Klatt described the negotiating environment as positive, and said that collaboration with the administration has greatly improved since the original contract. He added that the collaboration is not strictly limited to contract negotiations, because faculty representatives meet frequently to discuss ongoing concerns.

“It’s been a very positive and collaborative environment and good relationship,” he said. “But the relationship is not limited to meetings every three years because based on our first contract we also have a lecturer-university committee which meets five times a semester.”

Dean of the School of Arts and Sciences James Glaser, who represented Tufts in the original contract negotiations, said he agrees that the original contract was successful.

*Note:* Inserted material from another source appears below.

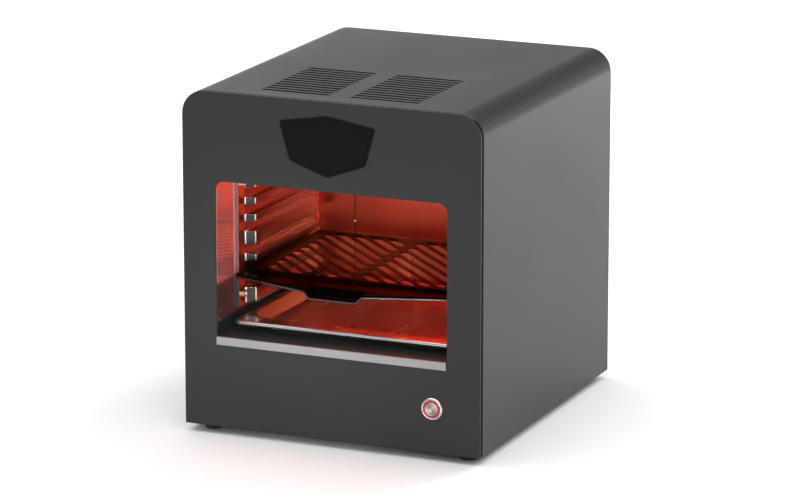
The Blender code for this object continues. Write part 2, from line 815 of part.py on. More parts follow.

“A lot of things have worked well from the first contract, and certainly the relationship between the union and the administration is collaborative and I think from our perspective has worked well,” Glaser said. “We negotiated the contract from scratch, and of course as the various issues arise and various problems arise, both the administration and the union are going to come and try to address what they perceive to be as shortcomings in the contract."

According to GlaserDean of Academic Affairs for Arts and Sciences Barbara Brizuela is representing the administration this year, but Brizuela continues to work closely with Glaser.

Meanwhile, TLC is working to show student support for faculty organizing. According to TLC member Lior Appel-Kraut, the group hopes that a contract is reached quickly.

“TLC’s role is to support the part-time faculty as they are renegotiating their contract ...  and to make sure the administration knows the students are behind [the faculty] and are paying attention to what goes on in the negotiation,” Appel-Kraut said.